Sibert would sift through dry sediment under a microscope and separate out the denticles for this project, a task she's become good at after picking almost 200,000 out of the ocean dirt in her studies. After isolating the denticles, it was Rubin's job to help identify and describe their characteristics, to differentiate them from each other.
The denticles glisten under light, radiating blues, muted greens and oranges, and are given names as descriptive as "Two Big Lobes" (for a denticle containing, well, two big lobes) to the more fanciful "Whale Blow" and "Wrinkly Kite." You can see a selection of them in the image to the right.
The denticles tell the story. There are almost 1,300 in the study, with 85 distinct geometric shapes. The majority of them described by Sibert and Rubin are from prior to 19 million years ago, with only a few dozen found in the sediment cores after that time. The denticles disappear... so what happened to the sharks?
The denticles show a decline in shark numbers and diversity around 19 million years ago but there's no obvious cause behind the event. "It really, truly is a mystery right now, we don't know what happened," says Sibert.
The key to solving the mystery will be understanding the period of time the sharks seemed to almost disappear.

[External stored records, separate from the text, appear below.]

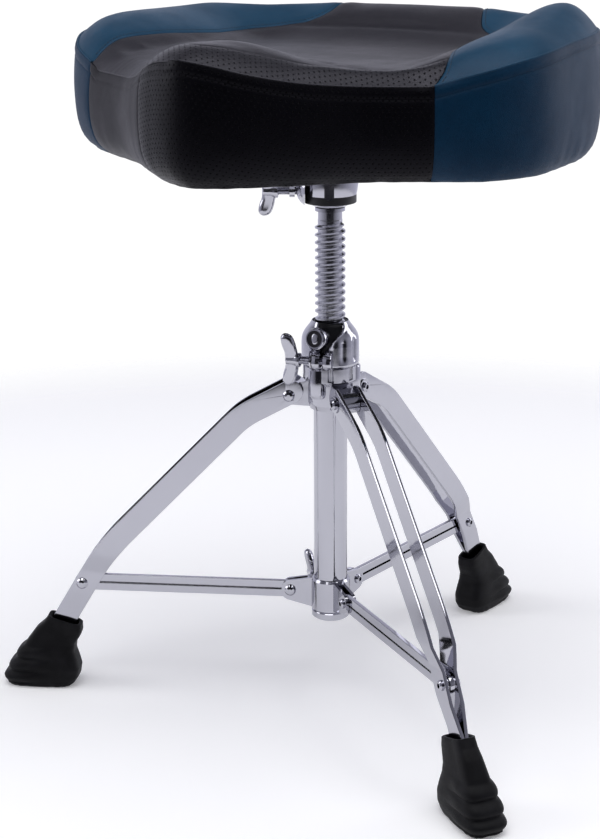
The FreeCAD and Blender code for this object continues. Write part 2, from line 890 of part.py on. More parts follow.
def make_clamp_jaw():
    """Loose jaw beside the bracket, drawn in by the wing bolt."""
    low = dim["bracket_low"]
    block = box("jaw_block", 8, 26, 19, turned(BRACKET_CLAMP_TURN, 20.8, low + 2, -13))
    trimmed = boolean("Common", "jaw_round", block, cylinder("jaw_trim", 30, 60, turned(0, 0, low - 5)))
    way = bracket_clamp_way("jaw_screw_way", 3.55, 10, 40)
    publish("clamp_jaw", boolean("Cut", "clamp_jaw", trimmed, way))


def make_bracket_bolt():
    """Wing bolt and spacer that tighten the jaw."""
    turn = Rotation(Z_AXIS, BRACKET_CLAMP_TURN)
    direction = tuple(turn.multVec(Vector(1, 0, 0)))
    up = float(dim["bracket_low"]) + 13

    def place(out):
        return along(direction, tuple(turn.multVec(Vector(out, 0, up))))

    washer = turned_body("jaw_washer", [(3.55, 0), (5.4, 0), (5.4, 4.4), (3.55, 4.4)])
    publish("jaw_washer", washer, place(28.9))
    wing_bolt("seat_wing_bolt", 3.5, 32, upright(place(11)), span=42)


def make_bracket_nut():
    """Long captive nut let into the front of the bracket."""
    low = dim["bracket_low"]
    half_wide, half_tall, cut = 4, 7, 2
    corners = [
        (-half_wide, -half_tall + cut),
        (0, -half_tall - 1),
        (half_wide, -half_tall + cut),
        (half_wide, half_tall - cut),
        (0, half_tall + 1),
        (-half_wide, half_tall - cut),
    ]
    body = new_body("bracket_nut")
    sketch = new_sketch(body, "XY_Plane")
    draw_outline(sketch, corners)
    pad(body, sketch, 2.4)
    turn = math.radians(BRACKET_FRONT_TURN)
    direction = (math.cos(turn), math.sin(turn), 0)
    radius = 23.6
    place = along(direction, (radius * direction[0], radius * direction[1], float(low) + 16))
    sideways = upright(place).Rotation * Rotation(Z_AXIS, 90)
    publish("bracket_nut", body, Placement(place.Base, sideways))


def make_mounting_plate():
    """Square steel plate between the bracket and the seat board, with its four bolts."""
    low = dim["bracket_high"]
    body = new_body("mounting_plate")
    sketch = new_sketch(body, "XY_Plane", low)
    half = 55
    draw_outline(sketch, [(x * half, y * half, 12) for x, y in ((-1, -1), (1, -1), (1, 1), (-1, 1))])
    for x, y in plate_hole_places():
        draw_circle(sketch, x, y, 3.2)
    pad(body, sketch, dim["seat_low"] - low)
    publish("mounting_plate", body, turned(SEAT_TURN))


def make_plate_screws():
    """Screws up through the mounting plate, and the tee nuts that they run in."""
    low = dim["bracket_high"]
    screws, nuts = [], []
    profile = [(0, -4), (5, -4), (6, -1.5), (6, 0), (3.1, 0), (3.1, 16), (0, 16)]
    for number, (x, y) in enumerate(plate_hole_places()):
        place = turned(SEAT_TURN, x, low, y)
        screw = turned_body("plate_screw_%d" % number, profile)
        screw.Placement = place
        screws.append(screw)
        top = board_top()
        flange = cylinder("tee_flange_%d" % number, 9, 1.5, turned(SEAT_TURN, x, top, y))
        barrel = cylinder("tee_barrel_%d" % number, 4.5, 8, turned(SEAT_TURN, x, top - 8, y))
        body = boolean("Fuse", "tee_body_%d" % number, flange, barrel)
        way = cylinder("tee_way_%d" % number, 3.1, 20, turned(SEAT_TURN, x, top - 10, y))
        nuts.append(boolean("Cut", "tee_nut_%d" % number, body, way))
    publish("plate_screws", group_of("plate_screws", screws))
    publish("tee_nuts", group_of("tee_nuts", nuts))


# ---------------------------------------------------------------- saddle seat


def seat_outline(inset):
    """Right half of the seat's plan, from nose to rear, as (across, towards the nose)."""
    half, front, rear = dim["seat_half"], dim["seat_front"], dim["seat_rear"]
    slant = inset * 0.7
    return [
        (0, front - inset),
        (32.5 - inset * 0.4, front - 13.5 - inset),
        (67.5 - slant, front - 43.5 - slant),
        (104.5 - inset * 0.6, front - 79.5 - inset),
        (half - 62.5 - inset * 0.5, front - 107 - inset),
        (half - 21.5 - slant, front - 139 - slant),
        (half - 3.5 - inset, front - 170.5),
        (half - inset, 0),
        (half - 4 - inset, -56.5),
        (half - 14.5 - inset, -90),
        (half - 44 - slant, -rear + 39 + slant),
        (half - 93 - inset * 0.3, -rear + 15 + inset),
        (59, -rear + 3 + inset),
        (0, -rear + inset),
    ]


# Seam between the top insert and the right wing, front to rear: across, towards the nose.
WING_SEAM = [
    (148, 104),
    (144, 87),
    (137, 64),
    (130, 23),
    (124, -24),
    (114, -72),
    (96, -92),
    (81, -104),
    (71, -122),
    (66, -138),
    (60, -150),
]


def closed_curve(right, height):
    """Smooth closed curve through a half outline and its mirror image."""
    points = [Vector(float(x), -float(y), float(height)) for x, y in right]
    mirrored = [Vector(-point.x, point.y, point.z) for point in reversed(points) if point.x > 0]
    curve = Part.BSplineCurve()
    curve.interpolate(points + mirrored, PeriodicFlag=True)
    return Part.Wire(curve.toShape())


def plan_wire(inset, height):
    """Smooth closed curve of the seat's plan at a height."""
    return closed_curve(seat_outline(inset), height)


def ease(x):
    """Smooth step from 0 to 1."""
    x = min(max(x, 0), 1)
    return x * x * (3 - 2 * x)


def crown_height(across, ahead):
    """Height of the seat's top: a nose hump, two wings and a raised rear round a dish."""
    lean = 0.2 * (176 - ahead)
    reach = 200 if ahead > 169 else 57
    nose = math.exp(-abs((across - lean) / 57) ** 2.2 - abs((ahead - 169) / reach) ** 2.2)
    rear = ease((-ahead - 55) / 92)
    wing = (1 - math.exp(-max(116 - ahead, 0) / 52)) * ease((abs(across) - 90) / 82)
    rises = nose * dim["nose_rise"] + rear * dim["rear_rise"] + (1 - rear) * wing * dim["wing_rise"]
    return float(dim["dish_height"] + rises)


def above_crown(inset):
    """Everything above the seat's top, as one solid."""
    columns = [side * x for side in (-1, 1) for x in (10, 30, 50, 70, 90, 110, 130, 150, 170, 190, 230)]
    rows = [-240, -190, -165, -140, -115, -90, -60, -30, 0, 30, 60, 85, 110, 130, 150, 170, 190, 215, 250]
    grid = [
        [Vector(x, -ahead, crown_height(x, ahead) - inset) for ahead in rows]
        for x in sorted(columns)
    ]
    surface = Part.BSplineSurface()
    surface.interpolate(grid)
    return surface.toShape().extrude(Vector(0, 0, 150))


def cushion_shape(inset, drop=0):
    """The seat cushion: a saddle with a nose, thigh cut-outs, wings and a raised rear."""
    base = float(dim["seat_low"])
    heights = ((base - drop, 11), (base + 5, 7), (base + 18, 2), (base + 45, 0), (600, 2))
    block = Part.makeLoft([plan_wire(inset + more, height) for height, more in heights], True, False)
    return block.cut(above_crown(inset))


def solid_feature(name, shape):
    item = doc.addObject("Part::Feature", name)
    item.Shape = shape
    return item


def make_cushion():
    """Foam block, and the sewn cover as five panels around it."""
    thick = float(dim["cover_thick"])
    turn = Rotation(Z_AXIS, SEAT_TURN)
    outer = cushion_shape(0)
    inner = cushion_shape(thick, 1)
    base = Part.makeBox(600, 600, 50, Vector(-300, -300, float(dim["seat_low"]) - 50))
    foam = inner.cut(base).cut(under_layer(0, dim["dust_cover_thick"] + dim["board_thick"]))
    for sinks in tee_sinks():
        foam = foam.cut(sinks)
    publish("seat_foam", solid_feature("seat_foam", foam), Placement(Vector(), turn))
    shell = outer.cut(inner)
    insert = top_insert_prism()
    top = shell.common(insert)
    publish("cover_top", solid_feature("cover_top", top), Placement(Vector(), turn))
    sides = shell.cut(insert)
    for name, start, stop in (
        ("cover_front", -57, 57),
        ("cover_right", 57, 163),
        ("cover_rear", 163, 197),
        ("cover_left", 197, 303),
    ):
        panel = sides.common(sector(start, stop))
        publish(name, solid_feature(name, panel), Placement(Vector(), turn))


def sector(start, stop):
    """Wedge about the vertical axis; angles are measured from the nose, to the right."""
    centre = Vector(0, -20, 400)
    spokes = []
    steps = 4
    for step in range(steps + 1):
        angle = math.radians(start + (stop - start) * step / steps - 90)
        spokes.append(centre + Vector(math.cos(angle), math.sin(angle), 0) * 600)
    wire = Part.makePolygon([centre] + spokes + [centre])
    return Part.Face(wire).extrude(Vector(0, 0, 300))


def top_insert_prism():
    """Upright prism inside the seam of the top insert."""
    front = [(0, 198), (30, 185), (58, 160), (90, 128), (120, 106)]
    rear = [(30, -153), (0, -153)]
    wire = closed_curve(front + WING_SEAM + rear, 520)
    return Part.Face(wire).extrude(Vector(0, 0, 120))


def under_layer(low, high):
    """A flat layer let into the cushion's underside, between two heights above it."""
    base = float(dim["seat_low"])
    wire = plan_wire(dim["board_inset"], base + low)
    return Part.Face(wire).extrude(Vector(0, 0, float(high) - float(low)))


def plate_hole_places():
    reach = float(dim["plate_hole_reach"])
    return [(x, y) for x in (-reach, reach) for y in (-reach, reach)]


def board_top():
    return dim["seat_low"] + dim["dust_cover_thick"] + dim["board_thick"]


def tee_sinks():
    top = float(board_top())
    return [Part.makeCylinder(9.2, 12, Vector(x, y, top - 0.5)) for x, y in plate_hole_places()]


def make_under_layers():
    """Plywood board in the cushion's underside, and the cloth that hides it."""
    turn = Rotation(Z_AXIS, SEAT_TURN)
    cloth = float(dim["dust_cover_thick"])
    low = float(dim["seat_low"])
    layers = {
        "dust_cover": (0, cloth, 3.3),
        "seat_board": (cloth, cloth + float(dim["board_thick"]), 4.5),
    }
    for name, (bottom, top, hole) in layers.items():
        shape = under_layer(bottom, top)
        for x, y in plate_hole_places():
            shape = shape.cut(Part.makeCylinder(hole, 40, Vector(x, y, low - 2)))
        publish(name, solid_feature(name, shape), Placement(Vector(), turn))


# ---------------------------------------------------------------- assembly


def make_everything():
    make_outer_tube()
    make_tube_end_ring()
    make_leg_hub()
    make_height_nut()
    make_nut_insert()
    make_badge()
    for leg, azimuth in LEGS.items():
        make_leg_bar(leg + "_leg_bar_a", 1, azimuth)
        make_leg_bar(leg + "_leg_bar_b", -1, azimuth)
        make_leg_foot(leg + "_foot", azimuth)
        make_hub_rivet(leg + "_hub_rivet", azimuth)
        make_stay_rivet(leg + "_stay_rivet", azimuth)
        make_stay(leg + "_stay", azimuth)
    make_lower_collar()
    make_collar_rivets()
    make_wing_bolts()
    make_spindle()
    make_spindle_guide()
    make_seat_bracket()
    make_clamp_jaw()
    make_bracket_bolt()
    make_bracket_nut()
    make_mounting_plate()
    make_plate_screws()
    make_under_layers()
    make_cushion()


def check_document():
    """Stop if any object failed or any sub-part has no sound shape."""
    failed = [item.Name for item in doc.Objects if {"Invalid", "Error"} & set(item.State)]
    if failed:
        raise RuntimeError("failed objects: %s" % ", ".join(failed))
    for item in nodes:
        if item.Shape.isNull() or not item.Shape.isValid():
            raise RuntimeError("no sound shape in " + item.Label)


def write_parts():
    os.makedirs("parts", exist_ok=True)
    for item in nodes:
        item.Shape.exportStep("parts/%s.step" % item.Label)
        print(item.Label, len(item.Shape.Solids), round(item.Shape.Volume / 1000, 2), "cm3")


make_everything()
doc.recompute()
check_document()
write_parts()
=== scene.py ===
import json
import math
import random

import bpy
import numpy as np
from mathutils import Matrix, Vector, geometry, kdtree, noise


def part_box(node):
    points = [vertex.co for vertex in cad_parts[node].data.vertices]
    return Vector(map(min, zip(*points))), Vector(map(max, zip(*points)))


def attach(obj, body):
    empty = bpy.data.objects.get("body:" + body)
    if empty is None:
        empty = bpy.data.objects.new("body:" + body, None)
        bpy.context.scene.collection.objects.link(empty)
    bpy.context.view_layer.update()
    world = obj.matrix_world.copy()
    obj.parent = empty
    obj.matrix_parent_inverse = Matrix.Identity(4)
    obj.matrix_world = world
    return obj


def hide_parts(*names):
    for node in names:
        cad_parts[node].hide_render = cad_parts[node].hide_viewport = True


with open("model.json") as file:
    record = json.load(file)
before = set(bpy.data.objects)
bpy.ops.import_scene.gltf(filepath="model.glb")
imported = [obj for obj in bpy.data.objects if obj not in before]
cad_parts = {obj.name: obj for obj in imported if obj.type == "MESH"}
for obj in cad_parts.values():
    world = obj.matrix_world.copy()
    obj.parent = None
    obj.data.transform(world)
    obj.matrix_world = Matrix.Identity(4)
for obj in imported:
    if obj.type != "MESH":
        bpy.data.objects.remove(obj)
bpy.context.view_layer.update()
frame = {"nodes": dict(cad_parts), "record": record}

# The seat is laid out in millimetres, as (across, ahead): to the sitter's right, and towards
# the nose. It is turned a little about the central tube.
MM = 0.001
SEAT_TURN = math.radians(6.9)
SEAT_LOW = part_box("mounting_plate")[1][2] / MM

# Right half of the outline at its widest, from the tip of the nose to the rear.
HALF_OUTLINE = [
    (0, 225), (32.5, 211.5), (67.5, 181.5), (104.5, 145.5), (146.5, 118), (187.5, 86),
    (205.5, 54.5), (209, 0), (205, -56.5), (194.5, -90), (165, -124), (116, -148),
    (59, -160), (0, -163),
]

# Seams between the top insert and the two blue wings, from the front edge to the rear edge.
RIGHT_SEAM = [
    (149, 116), (150, 104), (146, 87), (138, 64), (131, 23), (126, -24), (117, -72),
    (101, -90), (87, -103), (78, -122), (71, -142), (68, -160),
]
LEFT_SEAM = [
    (-156, 111), (-151, 101), (-146, 85), (-138, 62), (-130, 23), (-123, -24), (-113, -78),
    (-93, -94), (-76, -101), (-65, -116), (-62, -136), (-61, -160),
]

DISH_HEIGHT = 558.5  # lowest part of the top
NOSE_RISE, NOSE_AHEAD, NOSE_WIDTH = 24, 169, 57
REAR_RISE, WING_RISE = 26, 27

ROLL = 27  # how far in from the edge the top starts to roll down
DROP = 7.5  # how far the edge lies below the crown
EDGE_INSET = 2
BAND = 27  # width of the perforated band along the front edge
STITCH_LINE = 8.5  # depth of the stitched line below the top edge
BAND_END = 40  # how far the band runs past the right seam, under the wing
LINE_STEP = 2.5  # spacing of the points on a seam
MOST_POINTS = 200000  # room in the search tree of the top's points

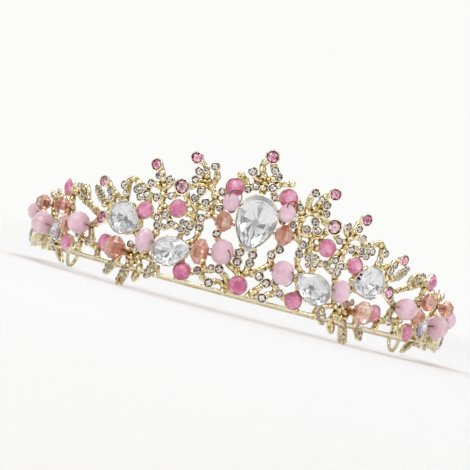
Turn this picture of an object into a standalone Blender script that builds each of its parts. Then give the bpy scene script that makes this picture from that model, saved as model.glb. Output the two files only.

It's known as the "Miocene" and Sibert describes it as a "transition period" for the Earth. Around 15 million years before the sharks mysterious extinction event, Earth was slowly becoming an "ice house" planet and a permanent ice sheet was growing over Antarctica. Even so, the planet was still much warmer than it is today.
"If I showed you a map," Sibert says "you'd kind of recognize everything but overall it would look just a little bit off."
The oceans of the time weren't all that different to the oceans of today, though you wouldn't find things like tuna, swordfish or seabirds. Whales and dolphins were yet to evolve, too. Unfortunately, there's not a lot of high quality records of this time in the Earth's history -- scientists just haven't spent a lot of time looking at it and it also seems to be poorly preserved in the deep sea sediments collected by drilling programs.
So there's not a lot of evidence to catch the shark killer, so to speak, but there are avenues to investigate. Discovering Extinction X in this unremarkable period of the Earth's history is just the tip of the iceberg.
"This paper definitely offers a ton more questions than it offers answers," says Rubin.
Could there have been an environmental driving force that caused the shark's decline? It's hard to say. Carbon and oxygen levels don't show any unusual aberrations but scientists could use a lot more data around this time point. Did this occur across all the world's oceans and in other marine life? Sibert thinks this was a global event, but we need more records.
And what about other bodies of water? Lakes and coastal sediments might show a different phenomenon again. How did land animals fare during this time? Are there other chemical proxies that can tell us about what the environment was like for them?
Sibert even suggests a pathogen, like a virus, could be responsible for the decreasing numbers, though it would be much harder to show this was the case.
For Sibert, the extinction stands out. Given that sharks have been around for 400 million years or more, surviving multiple mass extinction events, she believes something really significant must have happened and the sharks may be a doorway to understanding bigger changes to the Earth system during the early Miocene. "There's more data waiting to be found," says Rubin.
One of the major concerning aspects is that populations never really had a chance to bounce back from this event. Finding this history in the fossil record highlights the fragility or the marine environment and how difficult it can be for species to recover when they are pushed to the brink of extinction.
"The biology is trying to tell us something, and I think we need to listen," says Sibert.